C’est toute une vie qu’il a gâchée. Plus qu’une vie. Celles de sa fille, son fils, son beau-fils, toute sa famille.

Le choc post-traumatique est encore bien présent. « Quand je mets un couteau dans le lave-vaisselle, je mets de la vaisselle par-dessus. Je me dis : “Si quelqu’un entre, il ne le trouvera pas.” »

Il vérifie toujours ses portes. Ne peut supporter un film où quelqu’un joue du couteau.

Il lui a fallu longtemps avant de sortir. Puis d’aller ailleurs qu’au marché.

PHOTO ROBERT SKINNER, LA PRESSE

« Souvent, je repense à ce soir-là, raconte Martin Legros. Si j’étais pas allé au bar. Si je m’étais pas levé… »

« Ma psy m’a dit de m’exposer. J’ai réussi à retourner au bar où c’est arrivé. Les gens me regardaient… Un jour, un livreur est venu et je le trouvais un peu bizarre. Il m’a écrit plus tard pour s’excuser : il était là, ce soir-là, il m’a reconnu. Tellement de gens ont été traumatisés.

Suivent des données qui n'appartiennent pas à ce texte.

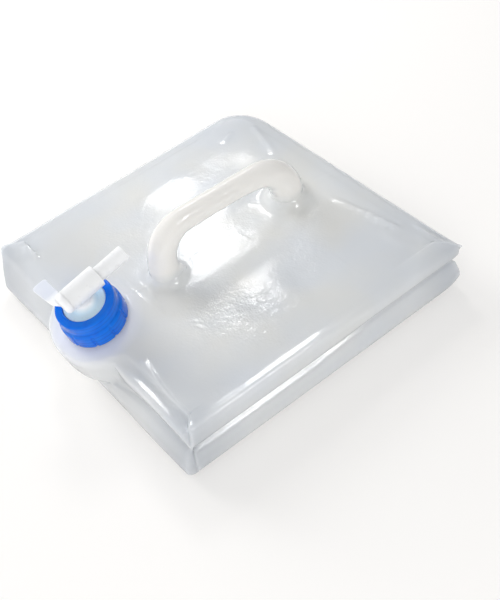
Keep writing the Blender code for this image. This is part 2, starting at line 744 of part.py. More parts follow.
def handle_route():
    """Stations of the handle's tube: (y, z), the tube's direction there as an angle, and its radius."""
    front_base = panel_height(HANDLE_FRONT) - FOOT_SINK
    back_base = panel_height(HANDLE_BACK) - FOOT_SINK
    back_height = GRIP_HEIGHT - GRIP_DROP
    stations = []
    for height, radius in (
        (front_base, FRONT_FOOT_RADIUS),
        (front_base + FOOT_SOLE, FRONT_FOOT_RADIUS),
        (front_base + FOOT_HEIGHT, FRONT_LEG_RADIUS),
    ):
        stations.append(((HANDLE_FRONT, height), math.pi / 2, radius))
    for i in range(ELBOW_STEPS + 1):
        angle = math.pi / 2 * i / ELBOW_STEPS
        y = HANDLE_FRONT + FRONT_ELBOW * (1 - math.cos(angle))
        z = GRIP_HEIGHT - FRONT_ELBOW * (1 - math.sin(angle))
        mix = smoothstep(i / ELBOW_STEPS)
        stations.append(((y, z), math.pi / 2 - angle, FRONT_LEG_RADIUS * (1 - mix) + GRIP_RADIUS * mix))
    start, end = HANDLE_FRONT + FRONT_ELBOW, HANDLE_BACK - BACK_ELBOW
    for i in range(1, GRIP_STEPS):
        share = i / GRIP_STEPS
        slope = math.atan2(-GRIP_DROP, end - start)
        place = (start + (end - start) * share, GRIP_HEIGHT - GRIP_DROP * share)
        stations.append((place, slope, GRIP_RADIUS))
    for i in range(ELBOW_STEPS + 1):
        angle = math.pi / 2 * i / ELBOW_STEPS
        y = end + BACK_ELBOW * math.sin(angle)
        z = back_height - BACK_ELBOW * (1 - math.cos(angle))
        mix = smoothstep(i / ELBOW_STEPS)
        stations.append(((y, z), -angle, GRIP_RADIUS * (1 - mix) + BACK_LEG_RADIUS * mix))
    for height, radius in (
        (back_base + FOOT_HEIGHT, BACK_LEG_RADIUS),
        (back_base + FOOT_SOLE, BACK_FOOT_RADIUS),
        (back_base, BACK_FOOT_RADIUS),
    ):
        stations.append(((HANDLE_BACK, height), -math.pi / 2, radius))
    return stations


def add_handle():
    """The hollow arch. Both legs are open to the bag."""
    bm = bmesh.new()
    layers = []
    for inset in (0.0, HANDLE_WALL):
        rows = []
        for (y, z), slope, radius in handle_route():
            out = Vector((0, -math.sin(slope), math.cos(slope)))
            row = []
            for i in range(HANDLE_SEGMENTS):
                angle = math.tau * i / HANDLE_SEGMENTS
                spoke = Vector((math.cos(angle), 0, 0)) + out * math.sin(angle)
                row.append(bm.verts.new(Vector((0, y, z)) + spoke * (radius - inset)))
            rows.append(row)
        layers.append(rows)
    outer, inner = layers
    bridge_rows(bm, outer, True, False)
    bridge_rows(bm, inner, True, False)
    bridge_rows(bm, [outer[0], inner[0]], True, False)
    bridge_rows(bm, [outer[-1], inner[-1]], True, False)
    return add_object("handle", bm, FILM_FINISH)


def add_foot_cutter(name, y, radius):
    """Clears the panel where a leg of the handle goes through it."""
    hole = radius + GAP
    middle = panel_height(y)
    profile = [
        (0.0, middle - FOOT_SINK - OVERRUN),
        (hole, middle - FOOT_SINK - OVERRUN),
        (hole, middle + FOOT_SINK + OVERRUN),
        (0.0, middle + FOOT_SINK + OVERRUN),
    ]
    cutter = add_object(name, lathe(profile, HANDLE_SEGMENTS), None)
    cutter.location = (0, y, 0)
    return cutter


def main():
    clear_scene()
    neck_axis = add_axis("neck_axis", (0, -NECK_FORWARD, NECK_BASE), (NECK_TILT, 0, 0))
    barrel_axis = add_axis("barrel_axis", (0, 0, BARREL_HEIGHT), (-math.pi / 2, 0, 0), neck_axis)
    shoulder_cutter = add_shoulder_cutter(neck_axis)
    front_foot = add_foot_cutter("front_foot_clearance", HANDLE_FRONT, FRONT_FOOT_RADIUS)
    back_foot = add_foot_cutter("back_foot_clearance", HANDLE_BACK, BACK_FOOT_RADIUS)
    add_bottom_panel()
    add_top_panel((shoulder_cutter, front_foot, back_foot))
    for side in range(4):
        add_wall(side, shoulder_cutter)
    add_shoulder(neck_axis)
    add_neck(neck_axis)
    add_handle()
    add_gasket(neck_axis)
    add_collar(neck_axis)
    add_tap_body(neck_axis, barrel_axis)
    add_plug(barrel_axis)
    for name, place in O_RING_PLACES.items():
        add_o_ring(name, place, barrel_axis)


main()
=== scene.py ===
# %% [markdown]
# # A folding water carrier
# This is a soft plastic bag that carries water home from a tap. It lies folded on a white floor,
# with its handle up and its tap screwed on. The bag, the neck's shoulder and the arched handle are one
# blow moulding in milky polyethylene. The collar and the tap are stiff mouldings of their own.
#
# The solid model is loaded first as a fixed frame. It says where each piece is and which body it moves
# with. This script dresses it: it makes the soft film in fine detail around the frame's plain solids, and
# gives each hard piece the finish of its plastic.

import json
import math

import bpy
import numpy as np
from mathutils import Matrix, Vector

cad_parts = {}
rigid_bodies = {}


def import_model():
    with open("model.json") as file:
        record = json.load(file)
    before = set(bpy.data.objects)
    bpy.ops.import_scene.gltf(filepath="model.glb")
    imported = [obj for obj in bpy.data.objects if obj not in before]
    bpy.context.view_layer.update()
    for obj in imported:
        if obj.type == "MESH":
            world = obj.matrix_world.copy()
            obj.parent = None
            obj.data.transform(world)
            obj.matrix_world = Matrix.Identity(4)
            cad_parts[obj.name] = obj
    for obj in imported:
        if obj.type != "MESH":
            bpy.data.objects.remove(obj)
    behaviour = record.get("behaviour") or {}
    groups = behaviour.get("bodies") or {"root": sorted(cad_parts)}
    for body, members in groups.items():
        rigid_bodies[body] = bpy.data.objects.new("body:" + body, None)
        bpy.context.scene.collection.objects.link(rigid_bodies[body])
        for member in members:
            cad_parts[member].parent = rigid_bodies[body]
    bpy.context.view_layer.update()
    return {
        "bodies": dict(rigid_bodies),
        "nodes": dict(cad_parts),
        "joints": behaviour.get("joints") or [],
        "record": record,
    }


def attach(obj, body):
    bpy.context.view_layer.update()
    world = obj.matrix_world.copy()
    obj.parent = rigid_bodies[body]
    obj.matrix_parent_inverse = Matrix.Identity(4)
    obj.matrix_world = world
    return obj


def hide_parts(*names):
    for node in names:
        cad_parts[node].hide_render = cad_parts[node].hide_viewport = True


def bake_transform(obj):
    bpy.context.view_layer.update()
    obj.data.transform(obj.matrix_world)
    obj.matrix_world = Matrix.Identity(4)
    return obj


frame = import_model()
print("nodes:", ", ".join(sorted(frame["nodes"])))

# %% [markdown]
# ## Small helpers
# The film is worked out in millimetres, as a maker would measure it, and turned to metres when its mesh is
# made. Colours are written as sRGB hex codes, which is how they are read off a colour chart, and one
# function turns them to the linear values that the shaders use.

# %% Units, colours, nodes and meshes
MM = 0.001  # metres in a millimetre
SHARP_ANGLE = 40  # degrees between faces, above which an edge is drawn sharp


def linear(code):
    """The linear colour of an sRGB hex code."""
    shares = [int(code[i : i + 2], 16) / 255 for i in (1, 3, 5)]
    return (*[s / 12.92 if s <= 0.04045 else ((s + 0.055) / 1.055) ** 2.4 for s in shares], 1.0)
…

« Souvent, je repense à ce soir-là. Si ma blonde avait été là. Si mes amis étaient venus souper. Si j’étais pas allé au bar. Si je m’étais pas levé… Personne s’est levé, tu sais. C’est plus fort que moi. À 14 ans, je pesais 220 livres. C’est moi qui protégeais le meilleur joueur de l’équipe, au hockey. J’ai revu des gars du secondaire 30 ans plus tard : ils m’ont dit que je m’étais battu pour les défendre parce qu’ils se faisaient écœurer par des toughs. Je me souvenais pas de ça.

« Il y a plein de si. Mais je sais une chose : si je ne m’étais pas levé et que la barmaid avait été poignardée, je n’aurais pas pu vivre avec ça. »

Il est resté huit mois à l’hôpital. Il est en arrêt de travail et le restera probablement. Mais il est « sorti du bon » de tout ça, insiste Martin.

« Je ne suis plus le même homme. J’avais 47 ans et je n’avais pas vu la vie passer. Je travaillais 70 heures par semaine. Je n’étais pas capable de dire : “Je t’aime.” J’étais insensible à la souffrance des autres, à part mes proches. Je me disais : si quelqu’un est dépressif, qu’il se botte le cul. »

Je ne pleurais jamais. J’ai été élevé comme ça, et j’ai élevé mon gars comme ça. Je suis content d’avoir brisé le cycle, qui va de mon grand-père à mon père, à moi, à mon fils. Maintenant, je dis “je t’aime”. L’autre jour, je disais ça à mon kiné, il est venu les yeux pleins d’eau.

Martin Legros

« Je suis devenu très sensible. Je pleurais tout le temps en sortant de l’hôpital. Je ne peux pas écouter les nouvelles et voir des gens qui souffrent.

« Je me rends compte que les Québécois sont compatissants avec les handicapés [il marche péniblement]. Les gens m’aident. J’ai eu des soins incroyables, physio, kiné, ergothérapeute, psychologue… Ben, là, je n’ai plus de psy, le programme est fini, c’est dur à trouver. Je pensais que j’allais bien, mais c’est long. »

Il marche avec une attelle, mais il marche. « Plus tu prends de la force musculaire, plus tu as mal… Alors d’un côté, ça fait mal, mais de l’autre, j’en regagne, alors je suis content d’avoir mal.

« Je repense à avant, ça me paraît tellement loin. »

Martin Legros s’est réveillé dans une nouvelle peau, il faut dire.